I just received a gift for my upcoming wedding that doesn’t have a card or any name attached and is addressed only to me, not my fiance. What is the best and most polite way to track down who sent it? 

Signed, 

The box is blank 

 

Dear Blank,

I love that you get to do a little detective work here, which is just what you want leading up to your wedding, right? Your main tools here are going to be your registry, social media, and your family and friends. 

First, figure out if this item was on your registry. If your registry is through a store, their customer service may be able to help. If it’s an online registry that encompasses a lot of stores, they may still have customer service or the specific store may have a way of tracking the purchase. I recommend assigning these calls to a family member or member of your bridal party. This is extremely annoying and not a good use of anyone’s time, especially yours. 

That said, I also recommend asking your family, particularly your parents or members of their generation, to see if they recognize the gift. Maybe someone told your mom what they were getting for you. Maybe your dad is willing to call around and ask a few likely culprits if this gift came from them. The use of your name only suggests it may have been intended as a shower gift, which may reduce the number of possible people who may have sent it.

If none of this turns anything up, wait it out. At some point, you’re likely to get the question, “Did my gift arrive?” Hopefully, it will be in the form of a polite question and not an accusation about not getting a thank you card yet, but mysteries get solved in all kinds of ways. 
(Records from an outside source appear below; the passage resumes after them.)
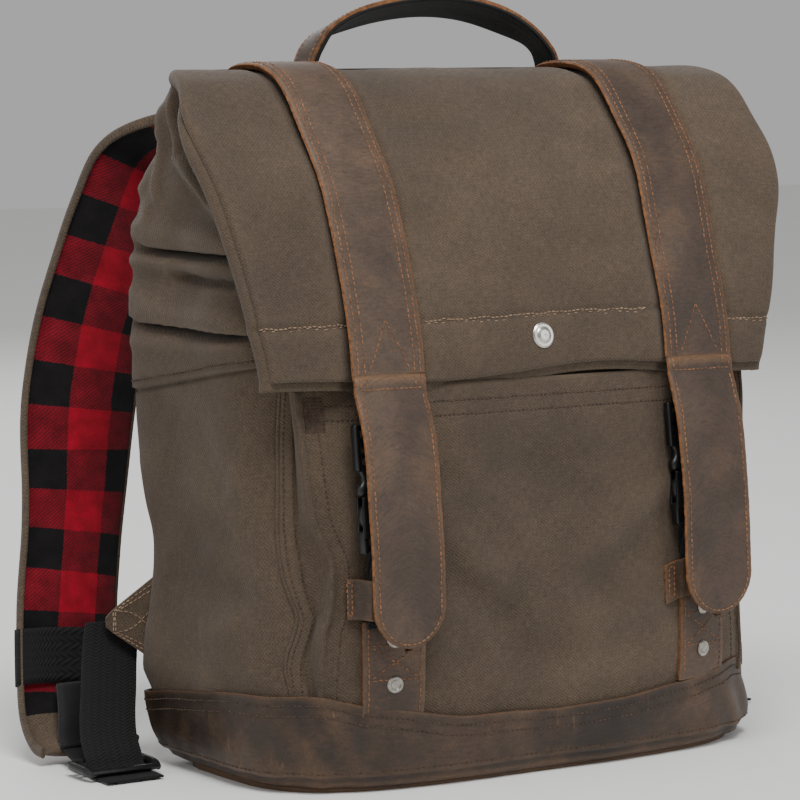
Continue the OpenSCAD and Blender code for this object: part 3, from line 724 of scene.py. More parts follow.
def side_folds(P, sgn):
    """Folds in the canvas of one side wall, outwards in mm."""
    y, z = P[..., 1] + (0 if sgn < 0 else 6), P[..., 2] + (0 if sgn < 0 else 7)
    m = sstep(P[..., 0] * sgn, 132, 172)
    d = ridge(y, z, [(61, 310.5), (40, 308.5), (0, 308), (-34, 308.5), (-62, 306)], 3.0, -12.5, 0.16)
    d += ridge(y, z, [(78, 318), (40, 318), (-20, 317), (-55, 315)], 7, 5.5)
    d += ridge(y, z, [(80, 300), (56, 301), (10, 300), (-35, 301)], 4.2, 4.5)
    d += ridge(y, z, [(30, 295), (0, 292.5), (-40, 292)], 2.6, -6.5)
    d += ridge(y, z, [(71, 266.5), (40, 264.5), (0, 263.5), (-50, 263)], 3.0, -12.5, 0.16)
    d += ridge(y, z, [(88, 276), (40, 274), (-10, 273), (-50, 272)], 7.5, 6.0)
    d += ridge(y, z, [(80, 252), (40, 253), (-40, 256)], 6, 3.0)
    d += ridge(y, z, [(72, 345), (56, 330), (52, 318)], 5, 3.0)
    d += ridge(y, z, [(48, 404), (42, 380), (32, 361), (2, 347), (-26, 330)], 4.2, 7.0)
    d += ridge(y, z, [(37, 404), (31, 384), (16, 366), (-10, 352)], 3.6, -9.0)
    d += ridge(y, z, [(20, 402), (8, 386), (-6, 372)], 4.5, 5.0)
    d += ridge(y, z, [(64, 396), (60, 372), (50, 352), (44, 334)], 4.0, 3.6)
    d += ridge(y, z, [(66, 372), (60, 352), (64, 330)], 8, -3.0)
    d += ridge(y, z, [(40, 214), (10, 196), (-14, 168)], 13, -2.4)
    d += ridge(y, z, [(70, 190), (30, 152), (0, 128)], 15, 2.6)
    d += ridge(y, z, [(60, 120), (10, 108), (-30, 112)], 12, -2.2)
    d += ridge(y, z, [(20, 84), (-20, 96)], 10, 2.0)
    return d * m + wav(P, 62, 2 + sgn) * 1.1 * m


def seam_z(y):
    return 222.5 + (83 - y) * 0.178


# ---------------------------------------------------------------- bag body
NU = 400
ZR = np.concatenate([np.linspace(31, 226, 82), [228.5, 230.6, 232.2, 233.4, 234.3, 235.0, 235.7, 236.6, 237.8, 239.4, 241.5], np.linspace(244, 392, 84)])
NV = len(ZR)
def body_grid(off):
    P = np.zeros((NV, NU, 3))
    for i, z0 in enumerate(ZR):
        v = (z0 - 31) / 361.0
        r, L = section(z0, off, NU)
        bk = sstep(r[:, 1], 10, 50)
        zn = z0 + bk * 10.5 * v + (seam_z(r[:, 1]) - 235.0 - bk * 10.5 * 0.565) * sstep(z0, 60, 226) * (1 - sstep(z0, 243, 385))
        P[i, :, :2] = r; P[i, :, 2] = zn
        P[i, :, 1] -= sstep(r[:, 1], 30, 55) * (PB(z0) - PB(zn))
    return P
Pb = body_grid(0)
Nb = normals(Pb, True)
if np.sum(Nb[..., 0] * Pb[..., 0]) < 0:
    Nb = -Nb
x, y, z = Pb[..., 0], Pb[..., 1], Pb[..., 2]
side = sstep(np.abs(x), 120, 170)
D = side_folds(Pb, -1) * (x < 0) + side_folds(Pb, 1) * (x > 0)
D += 5.0 * bellf(x, -186, 26) * bellf(y, 80, 34) + 3.0 * bellf(x, 186, 26) * bellf(y, 80, 34)
D += wav(Pb, 120, 1) * 1.4 * (1 - side) + wav(Pb, 40, 4) * 0.5
D += (1.9 * sstep(z - seam_z(y), -0.5, 0.9) * (1 - 0.7 * sstep(z - seam_z(y), 6, 26)) - 1.6 * bellf(z - seam_z(y), -1.1, 1.0)) * side
D += 5.0 * bellf(z, 70, 26) * sstep(-x, 140, 172) * sstep(y, 5, 45)
D -= 8.0 * sstep(x, 120, 172) * bellf(z, 52, 34) * (1 - 0.5 * sstep(y, -20, 60))
frontm = sstep(-y, -10, 20)
D *= 1 - 0.75 * frontm * (1 - side)
D *= sstep(392 - z, -12, 14) * sstep(z, 28, 60)
D = np.clip(D, -13.0, 8.0)
Pb2 = Pb + Nb * D[..., None]
narrow = np.where(x > 0, 10.0 * sstep(z, 345, 402), 8.5 * sstep(z, 345, 370) - 6.0 * sstep(z, 374, 396))
Pb2[..., 0] -= np.sign(x) * narrow * sstep(np.abs(x), 100, 180)
cor = sstep(np.abs(x), 146, 168) * sstep(y, 18, 44) * sstep(z, 372, 402)
Pb2[..., 2] -= 2.0 * cor
Pb2[..., 1] -= 3.0 * cor
# the upper cloth of each fold hangs over the crease
for zc, ya, yb_ in ((308.5, -60, 62), (264.0, -55, 72)):
    ext = sstep(y, ya - 12, ya + 10) * (1 - sstep(y, yb_ - 12, yb_ + 6)) * sstep(np.abs(x), 140, 172)
    shift = np.where(x > 0, -7.0, 0.0)
    Pb2[..., 2] -= 4.2 * bellf(z - zc - shift, 4.6, 3.4) * ext
# keep the front under the flap and pocket clear
# the side walls rise to the underside of the fold
FYZ = np.array([[-6.5, 394.4], [0.5, 401.6], [7, 406.2], [14, 408.9], [22, 410.8], [30, 411.6], [38, 411.7], [46, 411.0], [53.2, 409.6], [58, 405.6], [61, 398.0]])
rise = np.maximum(0, np.interp(Pb2[-1, :, 1], FYZ[:, 0], FYZ[:, 1]) - 5.6 - Pb2[-1, :, 2]) * sstep(np.abs(Pb2[-1, :, 0]), 112, 160)
rise = np.convolve(np.concatenate([rise[-3:], rise, rise[:3]]), np.ones(7) / 7, "valid")
Pb2[..., 2] += rise[None, :] * (np.clip((ZR - 340) / 52.0, 0, 1) ** 1.6)[:, None]
front_lim = (PF(Pb2[..., 2]) - 1.2)
Pb2[..., 1] = np.maximum(Pb2[..., 1], front_lim)
mb = MB()
us = np.linspace(0, 1.02, NU + 1); vs = np.linspace(0, 0.37, NV)
UV = [[(us[c], vs[r]) for c in range(NU + 1)] for r in range(NV)]
Nb2 = normals(Pb2, True)
if np.sum(Nb2[..., 0] * Pb2[..., 0]) < 0:
    Pb2f, Nb2 = Pb2, -Nb2
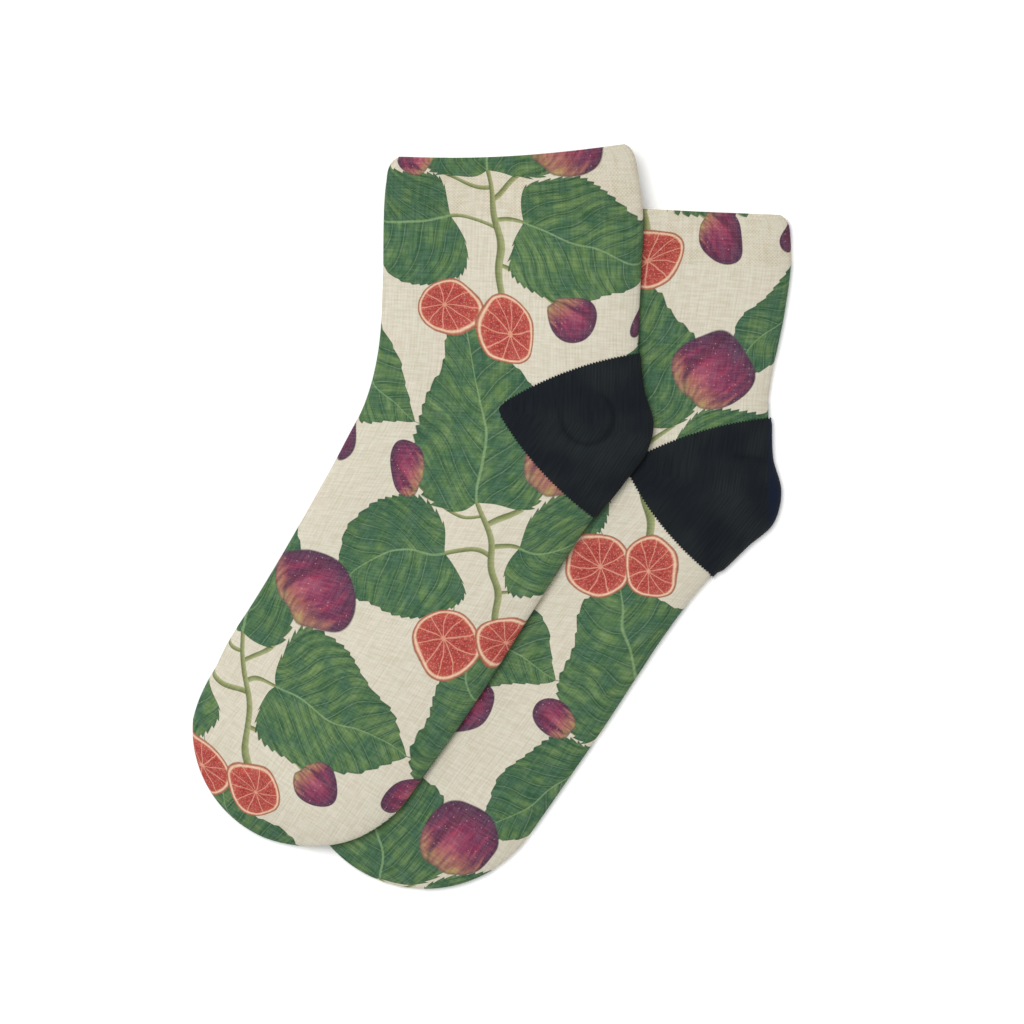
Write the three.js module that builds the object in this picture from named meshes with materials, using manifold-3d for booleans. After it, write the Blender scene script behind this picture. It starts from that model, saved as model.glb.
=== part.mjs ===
// A pair of knitted ankle socks, laid flat on their sides with one lying over the other.
// Each sock is a closed-toe knitted tube, a turned heel pocket knitted into it, and a double
// welt cuff around the open mouth. Millimetres, +Z up, the leg running up +Y.
import * as THREE from 'three';
import Module from 'manifold-3d';
import { mergeVertices } from 'three/addons/utils/BufferGeometryUtils.js';

const wasm = await Module();
wasm.setup();

// Fabric, in mm
const KNIT_WALL = 1.1;
const CUFF_WALL = 1.5;
const FOLD_RADIUS = 2.2;
const LOFT = 8.5;
const LOFT_REACH = 25;
const LOFT_POWER = 2.2;
const PIECE_GAP = 0.3;

// How the upper sock climbs over the edge of the lower one, in mm. Its under side follows the
// edge closely, and its upper side slopes more gently over the air inside.
const DRAPE_GAP = 0.6;
const DRAPE_STEP = 6.4;
const DRAPE_RUN_OUT = 13;
const DRAPE_RUN_IN = 2;
const DRAPE_SETTLE = 20;
const DRAPE_CARRY = 60;
const SLOPE_RUN_OUT = 34;
const SLOPE_RUN_IN = 16;
const SLOPE_BLEND = 20;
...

Now, for anyone reading this who’s going to a wedding, this summer, or ever: Don’t be this person! Use the registry. Send a gift receipt. Include your name. Address the package the way the couple has requested. These things aren’t hard to do, and if your goal is, as it should be, to celebrate people you care about, you can take that one small step further by following the steps that make receiving a gift actually a gift and not a burden.